### EXERCISE REQUIREMENTS
Copy out the listing exactly.

[START COLLECTED DATA]

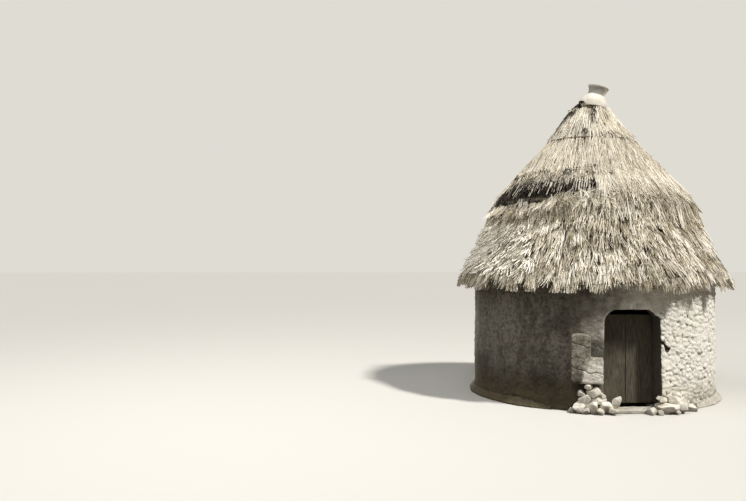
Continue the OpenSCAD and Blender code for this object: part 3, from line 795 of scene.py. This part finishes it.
# Kinds of tufts: first seed, how many are made, stalks in one, its width, the stalks' lengths and
# thicknesses, how far they turn aside, their lift, how far back their roots lie, how far their
# tips spread, and their tones. Sizes are in metres and turns in radians
# Tones below nought give dark stalks; the kinds laid under the crown's hem, along its foot and
# below the pot use them as painted shade
KINDS = {
    "eaves": (100, 16, 15, 0.1, (0.13, 0.28), (0.008, 0.015), 0.15, (-0.02, 0.08), 0.08, 0.8,
              (-0.3, 1.1)),
    "fringe": (120, 12, 10, 0.09, (0.12, 0.23), (0.009, 0.016), 0.14, (-0.06, 0.06), 0.04, 0.6,
               (0, 1)),
    "lower": (140, 16, 15, 0.1, (0.13, 0.3), (0.008, 0.015), 0.15, (-0.02, 0.08), 0.08, 0.8,
              (-0.3, 1.1)),
    "tangled": (160, 16, 14, 0.1, (0.1, 0.28), (0.008, 0.013), 0.4, (-0.05, 0.2), 0.08, 0.5,
                (-0.25, 1.1)),
    "shaggy": (180, 14, 14, 0.1, (0.13, 0.3), (0.008, 0.014), 0.17, (-0.04, 0.08), 0.08, 0.8,
               (-0.3, 1.1)),
    "combed": (200, 14, 16, 0.085, (0.25, 0.48), (0.006, 0.010), 0.06, (0, 0.03), 0.1, 0, (0, 1)),
    "ruffled": (220, 12, 9, 0.1, (0.1, 0.26), (0.008, 0.015), 0.35, (-0.05, 0.15), 0.06, 0.5,
                (0, 1)),
    "wisps": (240, 10, 3, 0.14, (0.08, 0.18), (0.007, 0.012), 0.7, (-0.2, 0.15), 0.05, 0,
              (-0.5, 0.7)),
    "cap": (260, 12, 11, 0.07, (0.16, 0.3), (0.007, 0.012), 0.05, (0, 0.03), 0.05, 0, (0, 1)),
    "loose": (280, 8, 9, 0.08, (0.12, 0.26), (0.006, 0.011), 0.12, (0, 0.06), 0.02, 0, (0, 1)),
    "hem_shade": (300, 10, 12, 0.1, (0.08, 0.2), (0.008, 0.014), 0.5, (-0.1, 0.2), 0.06, 0,
               (-1, -0.3)),
    "bleached_lit": (320, 10, 13, 0.09, (0.11, 0.22), (0.012, 0.020), 0.3, (0.05, 0.4), 0.06, 0.5,
                 (0.45, 1.5)),
    "pot_shade": (340, 6, 7, 0.05, (0.08, 0.16), (0.008, 0.013), 0.2, (0, 0.12), 0.02, 0,
                (-0.8, -0.2)),
    "frayed": (360, 8, 8, 0.1, (0.04, 0.1), (0.007, 0.013), 0.45, (-0.1, 0.2), 0.05, 0,
               (-0.9, 0.35)),
}
TUFTS = {kind: [tuft(seed + i, *settings) for i in range(many)]
         for kind, (seed, many, *settings) in KINDS.items()}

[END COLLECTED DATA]

### WRITTEN RESPONSE
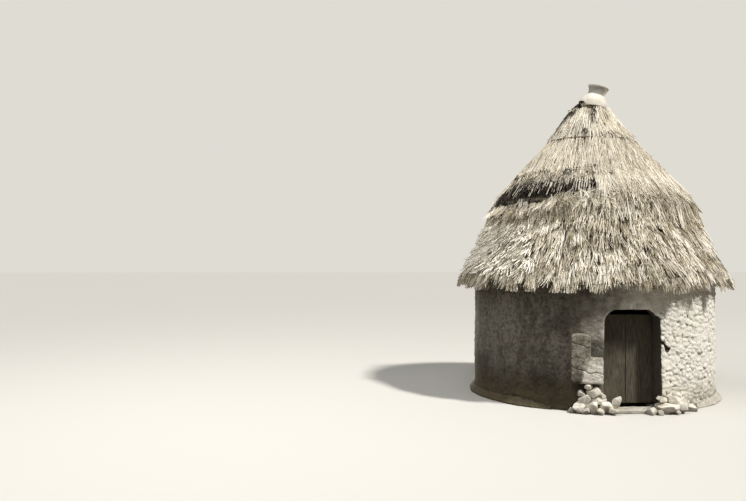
Continue the OpenSCAD and Blender code for this object: part 3, from line 795 of scene.py. This part finishes it.
# Kinds of tufts: first seed, how many are made, stalks in one, its width, the stalks' lengths and
# thicknesses, how far they turn aside, their lift, how far back their roots lie, how far their
# tips spread, and their tones. Sizes are in metres and turns in radians
# Tones below nought give dark stalks; the kinds laid under the crown's hem, along its foot and
# below the pot use them as painted shade
KINDS = {
    "eaves": (100, 16, 15, 0.1, (0.13, 0.28), (0.008, 0.015), 0.15, (-0.02, 0.08), 0.08, 0.8,
              (-0.3, 1.1)),
    "fringe": (120, 12, 10, 0.09, (0.12, 0.23), (0.009, 0.016), 0.14, (-0.06, 0.06), 0.04, 0.6,
               (0, 1)),
    "lower": (140, 16, 15, 0.1, (0.13, 0.3), (0.008, 0.015), 0.15, (-0.02, 0.08), 0.08, 0.8,
              (-0.3, 1.1)),
    "tangled": (160, 16, 14, 0.1, (0.1, 0.28), (0.008, 0.013), 0.4, (-0.05, 0.2), 0.08, 0.5,
                (-0.25, 1.1)),
    "shaggy": (180, 14, 14, 0.1, (0.13, 0.3), (0.008, 0.014), 0.17, (-0.04, 0.08), 0.08, 0.8,
               (-0.3, 1.1)),
    "combed": (200, 14, 16, 0.085, (0.25, 0.48), (0.006, 0.010), 0.06, (0, 0.03), 0.1, 0, (0, 1)),
    "ruffled": (220, 12, 9, 0.1, (0.1, 0.26), (0.008, 0.015), 0.35, (-0.05, 0.15), 0.06, 0.5,
                (0, 1)),
    "wisps": (240, 10, 3, 0.14, (0.08, 0.18), (0.007, 0.012), 0.7, (-0.2, 0.15), 0.05, 0,
              (-0.5, 0.7)),
    "cap": (260, 12, 11, 0.07, (0.16, 0.3), (0.007, 0.012), 0.05, (0, 0.03), 0.05, 0, (0, 1)),
    "loose": (280, 8, 9, 0.08, (0.12, 0.26), (0.006, 0.011), 0.12, (0, 0.06), 0.02, 0, (0, 1)),
    "hem_shade": (300, 10, 12, 0.1, (0.08, 0.2), (0.008, 0.014), 0.5, (-0.1, 0.2), 0.06, 0,
               (-1, -0.3)),
    "bleached_lit": (320, 10, 13, 0.09, (0.11, 0.22), (0.012, 0.020), 0.3, (0.05, 0.4), 0.06, 0.5,
                 (0.45, 1.5)),
    "pot_shade": (340, 6, 7, 0.05, (0.08, 0.16), (0.008, 0.013), 0.2, (0, 0.12), 0.02, 0,
                (-0.8, -0.2)),
    "frayed": (360, 8, 8, 0.1, (0.04, 0.1), (0.007, 0.013), 0.45, (-0.1, 0.2), 0.05, 0,
               (-0.9, 0.35)),
}
TUFTS = {kind: [tuft(seed + i, *settings) for i in range(many)]
         for kind, (seed, many, *settings) in KINDS.items()}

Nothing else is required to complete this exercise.